Most Delaware children will be starting the new school year as they ended the last one – sitting at home in front of a computer screen. Despite the fact that minors are the group impacted least by COVID-19 – especially those under the age of 10 – we are

endangering their current and future academic success by failing to provide the personal attention and structure only a classroom environment can provide.

The COVID-19 pandemic – and the recession created by our Draconian response to it – are also having significant effects on mental health.
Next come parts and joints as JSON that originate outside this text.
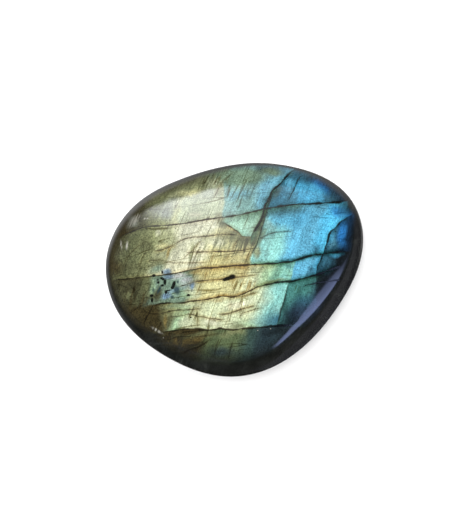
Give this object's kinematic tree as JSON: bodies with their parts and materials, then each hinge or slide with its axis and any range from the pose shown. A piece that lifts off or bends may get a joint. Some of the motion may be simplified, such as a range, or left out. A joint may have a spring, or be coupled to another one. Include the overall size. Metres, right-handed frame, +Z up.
{
  "type": "polished labradorite pebble",
  "caption": "Hand-polished freeform labradorite pebble with a low domed face, rounded edges and a small flat to rest on.",
  "frame": {"origin": "on the surface that the stone rests on, under the middle of its bounding box", "axes": "+Z up from the resting flat to the domed face, +X along the stone's length, +Y across it"},
  "size_m": [0.06, 0.0494, 0.023],
  "materials": {
    "polished_labradorite": "glossy hand polish over dark grey feldspar with a gold, green and blue flash, dark cleavage cracks and small black inclusions"
  },
  "bodies": {
    "root": {"stone": "polished_labradorite"}
  },
  "joints": []
}
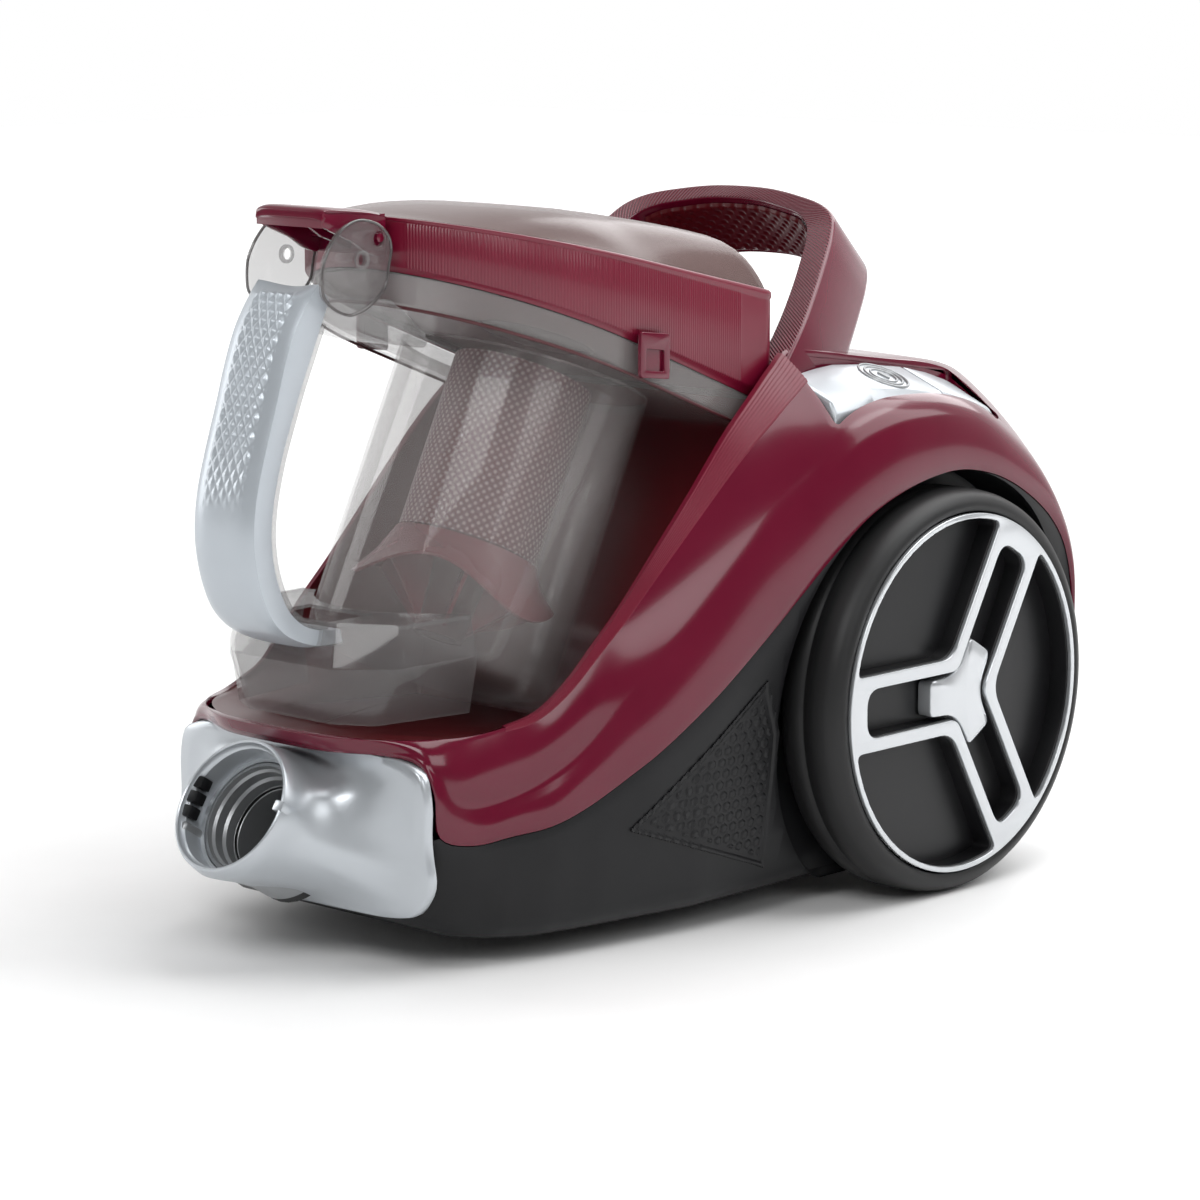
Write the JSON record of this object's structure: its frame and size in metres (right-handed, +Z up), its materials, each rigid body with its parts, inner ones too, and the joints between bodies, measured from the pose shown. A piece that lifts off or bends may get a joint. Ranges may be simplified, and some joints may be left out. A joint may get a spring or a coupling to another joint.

Small businesses continue to struggle. Government grants and loans are no substitute for a fully functioning economy. According to a recent survey of its members, the National Federation of Independent Businesses reports about 23% of small business owners expect to close their doors if the current economic conditions do not improve over the next six months. Another 22% of owners anticipate they will be able to operate no longer than 7-12 months under current conditions. These figures do not include those enterprises that have already shut their doors permanently.

Not everyone has suffered. Covid-19 policies in Delaware and elsewhere have created clear winners and losers. While many family-owned small business operators have had to dip into savings or retirement accounts to keep the lights on, massive retailers like Walmart, Target, and Amazon have reported record revenue increases.

As we begin our sixth State of Emergency renewal in Delaware, the facts indicate there is no emergency. The percentage of people testing positive for Covid-19 has consistently averaged under 5% (the benchmark recommended by the World Health Organization) since mid-July. Hospitalizations have declined steadily since hitting their peak in late April and have remained comparatively low for months. Deaths related to the virus have slowed to a crawl. More than 92% of Delaware’s COVID-19 related fatalities took place more than two months ago (prior to July 1). Despite a dramatic increase in testing availability, the average number of new positive cases has trended downward since hitting its peak May 10.

Our decisions should be driven by data, undertaking manageable risks and making informed choices. Presently, we are being ruled by fear, stoked by national media outlets that seem more intent on influencing people than informing them.

Delaware was never intended to be an absolute monarchy, with a single leader imposing his paternalistic will on all citizens by issuing unilateral decrees. It is past time to fully engage Delaware’s economy, set a date for safely returning kids to the classroom, and scholastic sports to the athletic fields. Let’s continue to protect those well-defined demographic groups most at-risk from life-threatening COVID-19 complications while allowing Delawareans the freedom to pursue their dreams, return to work, and live their lives as they see fit.